_TASK DIRECTIONS_
Tally each line where the word "frame" occurs, then give only the total.

-- start --

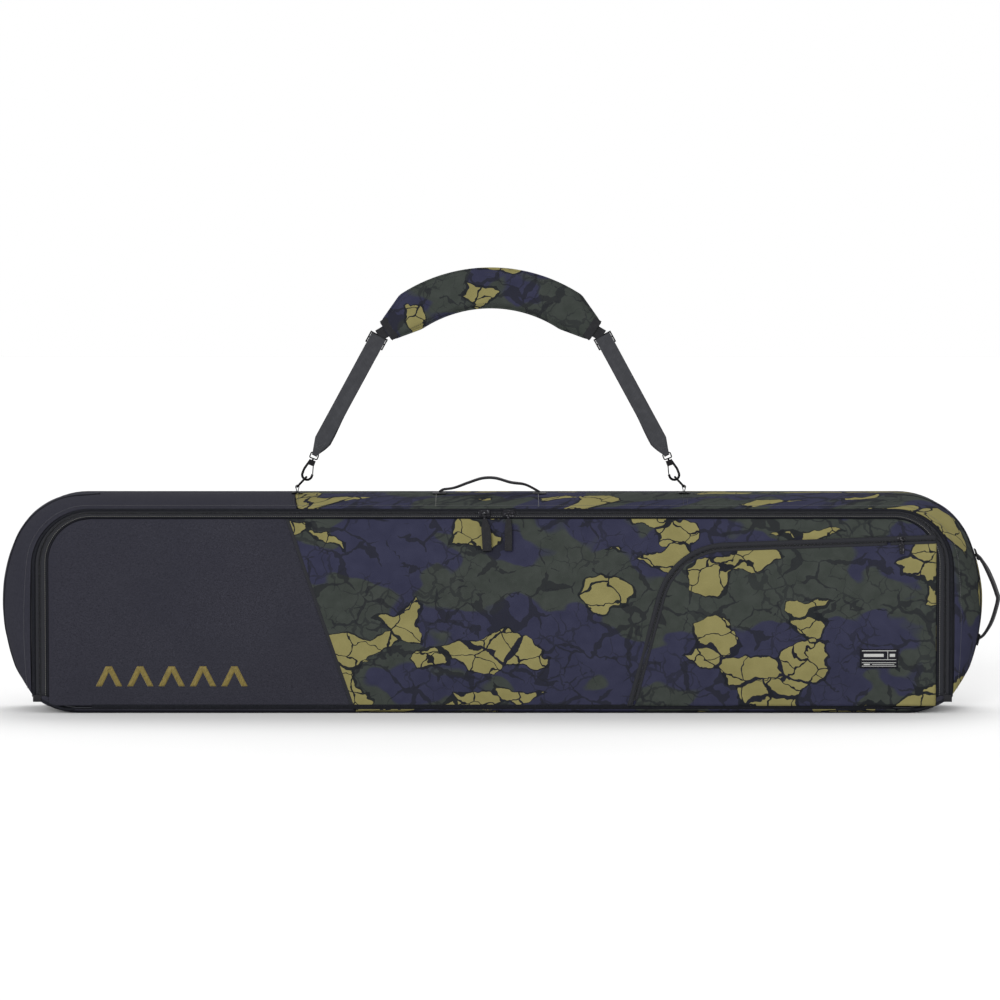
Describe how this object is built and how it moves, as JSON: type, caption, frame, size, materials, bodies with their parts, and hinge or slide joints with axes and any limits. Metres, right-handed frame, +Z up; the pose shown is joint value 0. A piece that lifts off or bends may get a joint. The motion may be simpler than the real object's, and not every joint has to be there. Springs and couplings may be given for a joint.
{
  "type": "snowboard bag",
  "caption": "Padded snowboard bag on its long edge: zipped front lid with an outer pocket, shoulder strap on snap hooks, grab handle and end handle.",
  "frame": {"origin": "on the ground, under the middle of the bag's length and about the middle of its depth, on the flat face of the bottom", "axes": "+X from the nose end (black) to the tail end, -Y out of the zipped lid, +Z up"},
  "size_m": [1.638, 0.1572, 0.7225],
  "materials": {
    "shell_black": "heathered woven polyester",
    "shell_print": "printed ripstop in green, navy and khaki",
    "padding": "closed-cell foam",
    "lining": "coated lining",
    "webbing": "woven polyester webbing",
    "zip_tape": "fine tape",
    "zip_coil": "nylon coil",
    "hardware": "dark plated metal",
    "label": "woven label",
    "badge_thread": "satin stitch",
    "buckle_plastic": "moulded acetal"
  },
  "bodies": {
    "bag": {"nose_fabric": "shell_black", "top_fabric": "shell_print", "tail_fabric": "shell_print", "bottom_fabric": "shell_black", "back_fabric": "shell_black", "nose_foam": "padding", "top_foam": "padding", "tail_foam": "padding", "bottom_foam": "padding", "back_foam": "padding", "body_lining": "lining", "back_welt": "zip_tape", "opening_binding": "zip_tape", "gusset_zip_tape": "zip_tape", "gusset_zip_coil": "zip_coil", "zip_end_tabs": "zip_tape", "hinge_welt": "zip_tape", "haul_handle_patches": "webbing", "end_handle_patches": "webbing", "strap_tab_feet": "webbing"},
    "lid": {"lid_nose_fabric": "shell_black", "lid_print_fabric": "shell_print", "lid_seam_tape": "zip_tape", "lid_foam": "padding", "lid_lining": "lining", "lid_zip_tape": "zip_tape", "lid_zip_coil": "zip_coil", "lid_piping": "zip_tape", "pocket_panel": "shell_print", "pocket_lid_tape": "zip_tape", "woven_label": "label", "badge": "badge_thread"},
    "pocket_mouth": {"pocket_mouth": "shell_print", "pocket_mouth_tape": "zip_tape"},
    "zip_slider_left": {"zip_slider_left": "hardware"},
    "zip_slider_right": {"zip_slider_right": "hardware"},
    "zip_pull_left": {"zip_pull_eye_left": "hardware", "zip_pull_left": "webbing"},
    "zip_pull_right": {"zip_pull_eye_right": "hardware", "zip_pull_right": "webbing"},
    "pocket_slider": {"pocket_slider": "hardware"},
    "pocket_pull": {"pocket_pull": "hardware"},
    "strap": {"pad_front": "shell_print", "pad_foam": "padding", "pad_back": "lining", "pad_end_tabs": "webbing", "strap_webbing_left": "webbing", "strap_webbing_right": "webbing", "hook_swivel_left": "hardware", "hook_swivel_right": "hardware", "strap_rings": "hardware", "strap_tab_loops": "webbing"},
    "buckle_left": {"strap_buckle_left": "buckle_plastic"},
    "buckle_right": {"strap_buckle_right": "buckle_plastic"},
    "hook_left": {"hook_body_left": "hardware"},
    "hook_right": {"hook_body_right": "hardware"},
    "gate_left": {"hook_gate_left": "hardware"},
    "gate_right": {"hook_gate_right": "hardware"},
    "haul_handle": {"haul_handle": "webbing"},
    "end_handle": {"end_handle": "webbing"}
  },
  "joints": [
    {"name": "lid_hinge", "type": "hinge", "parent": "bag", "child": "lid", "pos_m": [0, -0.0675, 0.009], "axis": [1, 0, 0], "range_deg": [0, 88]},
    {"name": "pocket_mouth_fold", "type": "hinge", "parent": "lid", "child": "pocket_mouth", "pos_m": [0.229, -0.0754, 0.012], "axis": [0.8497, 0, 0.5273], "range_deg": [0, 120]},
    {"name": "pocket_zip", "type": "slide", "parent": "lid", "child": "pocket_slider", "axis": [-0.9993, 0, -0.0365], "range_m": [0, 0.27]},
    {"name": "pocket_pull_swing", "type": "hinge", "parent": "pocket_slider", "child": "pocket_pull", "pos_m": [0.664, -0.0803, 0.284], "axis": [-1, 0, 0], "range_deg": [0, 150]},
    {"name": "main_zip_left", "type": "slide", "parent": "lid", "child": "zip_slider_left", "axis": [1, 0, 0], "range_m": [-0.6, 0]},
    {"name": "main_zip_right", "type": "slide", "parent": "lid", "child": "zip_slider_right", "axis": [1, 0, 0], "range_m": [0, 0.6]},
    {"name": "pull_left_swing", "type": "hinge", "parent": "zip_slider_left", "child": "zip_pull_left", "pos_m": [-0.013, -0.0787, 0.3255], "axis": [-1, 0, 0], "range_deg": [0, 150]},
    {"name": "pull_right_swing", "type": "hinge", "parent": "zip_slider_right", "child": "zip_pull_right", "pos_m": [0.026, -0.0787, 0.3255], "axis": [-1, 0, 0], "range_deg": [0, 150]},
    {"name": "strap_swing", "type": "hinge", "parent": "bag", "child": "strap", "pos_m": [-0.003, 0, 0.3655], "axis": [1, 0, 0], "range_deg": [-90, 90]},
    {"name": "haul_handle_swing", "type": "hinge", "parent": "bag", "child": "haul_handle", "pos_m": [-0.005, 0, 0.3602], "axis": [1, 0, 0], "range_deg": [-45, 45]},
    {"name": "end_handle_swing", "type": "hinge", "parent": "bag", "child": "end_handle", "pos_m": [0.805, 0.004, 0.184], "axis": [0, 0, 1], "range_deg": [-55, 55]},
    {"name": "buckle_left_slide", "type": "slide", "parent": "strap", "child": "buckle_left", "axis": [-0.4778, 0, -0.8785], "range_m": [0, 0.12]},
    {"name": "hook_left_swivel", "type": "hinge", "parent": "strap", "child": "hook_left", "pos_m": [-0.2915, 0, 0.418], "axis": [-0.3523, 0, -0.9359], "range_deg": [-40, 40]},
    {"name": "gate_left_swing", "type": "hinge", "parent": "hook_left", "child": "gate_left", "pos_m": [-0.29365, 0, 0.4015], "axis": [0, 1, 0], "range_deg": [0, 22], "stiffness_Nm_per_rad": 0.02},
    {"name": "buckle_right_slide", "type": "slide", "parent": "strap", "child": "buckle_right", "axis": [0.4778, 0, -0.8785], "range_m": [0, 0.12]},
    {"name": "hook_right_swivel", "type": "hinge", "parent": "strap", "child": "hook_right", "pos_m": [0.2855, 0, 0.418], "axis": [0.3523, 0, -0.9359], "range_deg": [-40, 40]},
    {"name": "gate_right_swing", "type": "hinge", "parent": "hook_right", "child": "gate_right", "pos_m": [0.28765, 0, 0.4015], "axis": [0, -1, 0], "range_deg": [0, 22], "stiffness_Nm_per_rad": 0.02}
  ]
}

-- end --

_RESPONSE TO THE EXERCISE_
2